En Pascua me quiero transformar en Neruda y dedicarle una ODA al huevo de Pascua. Quiero transformare en azteca y dedicarle una ofrenda a sus dioses agradeciéndoles por haberles iluminado para inventar el xocolat.
En Pascua quiero comer chocolate sin culpa y ser feliz. Quiero reivindicar todas las veces que me abstuve. Las veces que quise comerlo y no lo hice: cuando tenía antojos, cuando estaba sola, cuando estaba triste, cuando me quería premiar, cuando me sentía obesa y solo quería salir de la dieta, cuando venía Andrés, cuando no venía Juan, cuando me sentía depre, cuando me quería mimar, cuando me sentía incomprendida y cuando solo quería celebrar su existencia en mi paladar.
En Pascua lo saboreo, lo siento derretirse lentamente en mi lengua y luego me relamo los dedos, para no desperdiciar ni un solo gramo. Y lo hago sin pensar en consecuencias, simplemente disfrutando el momento.

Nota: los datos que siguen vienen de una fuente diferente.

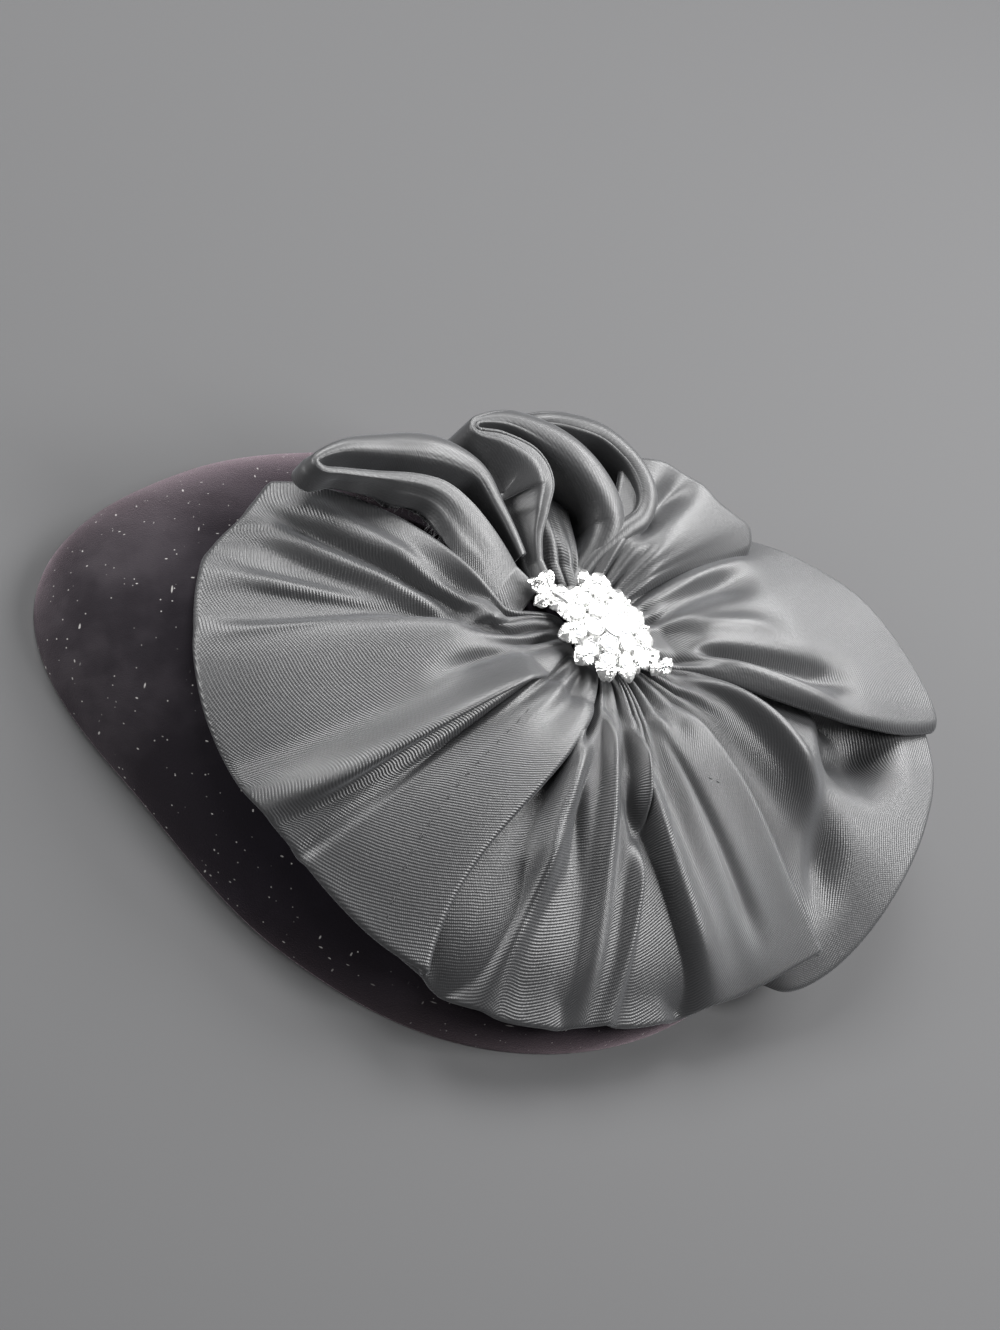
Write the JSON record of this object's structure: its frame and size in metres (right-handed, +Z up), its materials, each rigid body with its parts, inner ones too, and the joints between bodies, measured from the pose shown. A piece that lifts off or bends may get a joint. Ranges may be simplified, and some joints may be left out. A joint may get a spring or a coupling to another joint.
{
  "type": "cocktail hat",
  "caption": "Shallow black velvet cocktail hat with a gathered satin ribbon rosette on top, held by a jewelled spray brooch.",
  "frame": {"origin": "on the plane of the rim, under the middle of the hat's plan", "axes": "+Z up out of the crown's top; the crown's narrow end points along -X and its broad end, under the rosette, along +X"},
  "size_m": [0.2358, 0.165, 0.063],
  "materials": {
    "velvet": "deep black cotton velvet, brushed pile",
    "satin": "black satin twill ribbon, soft sheen",
    "silver": "polished silver-coloured metal",
    "crystal": "clear cut glass stones"
  },
  "bodies": {
    "root": {"crown": "velvet", "ribbon_fan_left": "satin", "ribbon_fan_front": "satin", "ribbon_fold_top": "satin", "ribbon_sweep_right": "satin", "ribbon_fan_right": "satin", "ribbon_loop_top": "satin", "ribbon_loop_left": "satin", "ribbon_loop_back": "satin", "brooch_setting": "silver", "brooch_pin": "silver", "brooch_stone_01": "crystal", "brooch_stone_02": "crystal", "brooch_stone_03": "crystal", "brooch_stone_04": "crystal", "brooch_stone_05": "crystal", "brooch_stone_06": "crystal", "brooch_stone_07": "crystal", "brooch_stone_08": "crystal", "brooch_stone_09": "crystal", "brooch_stone_10": "crystal", "brooch_stone_11": "crystal", "brooch_stone_12": "crystal", "brooch_stone_13": "crystal", "brooch_stone_14": "crystal", "brooch_stone_15": "crystal", "brooch_stone_16": "crystal", "brooch_stone_17": "crystal", "brooch_stone_18": "crystal", "brooch_stone_19": "crystal", "brooch_stone_20": "crystal", "brooch_stone_21": "crystal", "brooch_stone_22": "crystal", "brooch_stone_23": "crystal", "brooch_stone_24": "crystal"}
  },
  "joints": []
}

Estas Pascuas me voy a entregar a mi pasión. Voy a amar al chocolate como una niña. Y tal vez el lunes tenga un rollito más, me apriete el jeans, me sienta hinchada y rechoncha. Pero eso será el lunes. El domingo, mientras tenga en mi boca un chocolate divino fundiéndose sin culpa, calmando todas mis angustias, reivindicando todas mis abstenciones y rompiendo todos mis controles, me sentiré animada celebrar la vida sin prejuicios olvidándome de reglas y de medidas. El domingo compartiré un chocolate con mis hijas y sonreiré con ellas compartiendo el gusto de saborear un pecaminoso chocolate sin complejos.